Of course, there are unique and significant risks associated with investment in SPACs. While SPACs offer the benefit to the private owners of more limited financial reporting requirements, the flip side is that investors may have access to less information.
Also, an investor's percentage ownership may be diluted by subsequent fund-raising efforts as well as if other investors exercise their warrants. Both groups of investors—those who hold their shares and those who redeem their shares—have to accept the opportunity cost of invested cash being locked up for quite some time (e.g., up to 24 months). Many original investors do so for the warrants, which the investor retains even if they redeem their share interest. Some studies have found that, for a large majority of SPACs, post-merger share prices decrease. These, and other factors, may imply that SPAC investors could be bearing the cost of the dilution embedded in the SPAC structure.

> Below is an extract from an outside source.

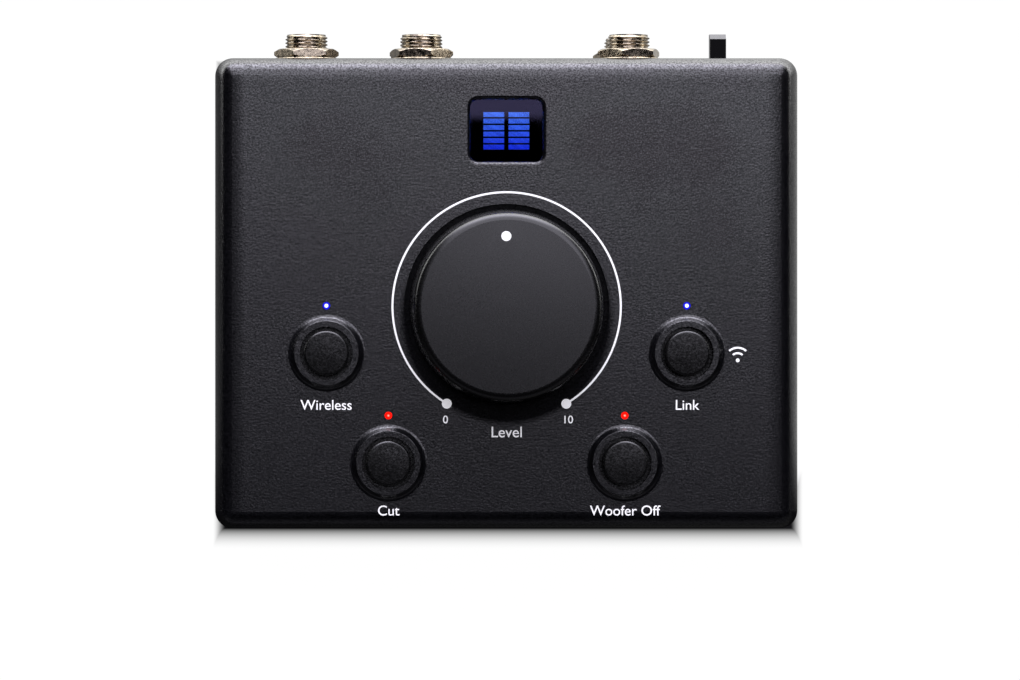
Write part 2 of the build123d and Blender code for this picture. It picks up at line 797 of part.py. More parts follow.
with BuildPart() as display_mask:
    with BuildSketch(Plane.XY.offset(flange_low - mask_thickness)):
        with Locations(display_centre):
            Rectangle(box_width, box_height)
            with GridLocations(bar_pitch_x, bar_pitch_y, meter_columns, meter_rows):
                Rectangle(meter_bar_width + 2 * guide_clearance, meter_bar_height + 2 * guide_clearance,
                          mode=Mode.SUBTRACT)
    extrude(amount=mask_thickness)
save(display_mask, "display_mask")

with BuildPart() as display_light_guides:
    with BuildSketch(Plane.XY.offset(flange_low - mask_thickness)):
        with Locations(display_centre):
            with GridLocations(bar_pitch_x, bar_pitch_y, meter_columns, meter_rows):
                Rectangle(meter_bar_width, meter_bar_height)
    extrude(amount=mask_thickness)
save(display_light_guides, "display_light_guides")

with BuildPart() as display_light_box:
    with BuildSketch(Plane.XY.offset(control_board_top)):
        with Locations(display_centre):
            Rectangle(box_width, box_height)
            Rectangle(box_width - 2 * light_box_wall, box_height - 2 * light_box_wall, mode=Mode.SUBTRACT)
    extrude(amount=flange_low - mask_thickness - control_board_top)
save(display_light_box, "display_light_box")

# ---------------------------------------------------------------- boards

tongue_back = display_centre[1] + box_height / 2 + tongue_margin

with BuildPart() as control_board:
    with BuildSketch(Plane.XY.offset(control_board_bottom)):
        with Locations((0, control_board_front)):
            Rectangle(board_width, control_board_back - control_board_front,
                      align=(Align.CENTER, Align.MIN))
            Rectangle(tongue_width, tongue_back - control_board_front, align=(Align.CENTER, Align.MIN))
    extrude(amount=board_thickness)
    posts(control_bosses, screw_hole_radius, control_board_bottom, control_board_top, Mode.SUBTRACT)
save(control_board, "control_board")


def io_board(depth, bottom):
    """A board that reaches forward from the rear wall, with a hole at each pillar."""
    with BuildPart() as board:
        with BuildSketch(Plane.XY.offset(bottom)):
            with Locations((0, board_back)):
                Rectangle(board_width, depth, align=(Align.CENTER, Align.MAX))
        extrude(amount=board_thickness)
        posts(pillars, screw_hole_radius, bottom, bottom + board_thickness, Mode.SUBTRACT)
    return board


save(io_board(lower_board_depth, lower_board_bottom), "lower_io_board")
save(io_board(upper_board_depth, upper_board_bottom), "upper_io_board")

with BuildPart() as board_spacers:
    posts(pillars, spacer_radius, plate_top, lower_board_bottom)
    posts(pillars, screw_hole_radius, plate_top, lower_board_bottom, Mode.SUBTRACT)
save(board_spacers, "board_spacers")

# Hexagonal pillars between the two rear boards, with a stud down through the lower one
with BuildPart() as board_pillars:
    with BuildSketch(Plane.XY.offset(lower_board_top)):
        with Locations(*pillars):
            RegularPolygon(pillar_size / 2, 6, major_radius=False, rotation=30)
    extrude(amount=upper_board_bottom - lower_board_top)
    posts(pillars, screw_radius, plate_bottom, lower_board_top)
    posts(pillars, screw_hole_radius, upper_board_bottom - screw_hole_depth, upper_board_bottom,
          Mode.SUBTRACT)
save(board_pillars, "board_pillars")

# Pan-head screws: down into the pillars, and up through the control board into the cover's bosses
with BuildPart() as board_screws:
    head_high = upper_board_top + pan_head_height
    head_low = control_board_bottom - pan_head_height
    posts(pillars, screw_radius, upper_board_bottom - screw_grip, upper_board_top)
    posts(pillars, pan_head_radius, upper_board_top, head_high)
    posts(pillars, recess_radius, head_high - recess_depth, head_high, Mode.SUBTRACT)
    posts(control_bosses, screw_radius, control_board_bottom, control_board_top + screw_grip)
    posts(control_bosses, pan_head_radius, head_low, control_board_bottom)
    posts(control_bosses, recess_radius, head_low, head_low + recess_depth, Mode.SUBTRACT)
save(board_screws, "board_screws")

# ---------------------------------------------------------------- jacks

bushing_front = panel_inner - bushing_root_length
bushing_back = panel_outer + thread_reach
cavity_end = jack_front + jack_floor
contact_back = bushing_front - contact_back_gap
contact_front = contact_back - contact_length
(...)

Another thing to consider is that, as a SPAC nears the end of its time frame to acquire a company, acquisition targets may have enhanced negotiating leverage (compared with, say, a SPAC at the beginning of its deal-making window) in the terms of the deal due to the SPAC possibly needing to return funds to shareholders if a deal isn't closed.
Investors should recognize that when a SPAC issues securities to its sponsors, the terms of those securities often differ from securities it issues to public shareholders. The SEC stresses that this "typically results in sponsors having substantial control over the SPAC," and that "a SPAC also may increase its capital by selling securities in private offerings, resulting in negotiated terms for those securities that may differ from the shares sold in the IPO."
Most importantly, investors should understand what the objectives of the SPAC are before considering a SPAC opportunity. As stated by the SEC: "Whether you are investing in a SPAC by participating in its IPO or by purchasing its securities on the open market following an IPO, you should carefully read the SPAC's IPO prospectus as well as its periodic and current reports filed with the SEC pursuant to its ongoing reporting obligations."
And as always, any investment should align with your objectives, risk constraints, time horizon, liquidity needs, and other factors relevant to your specific situation.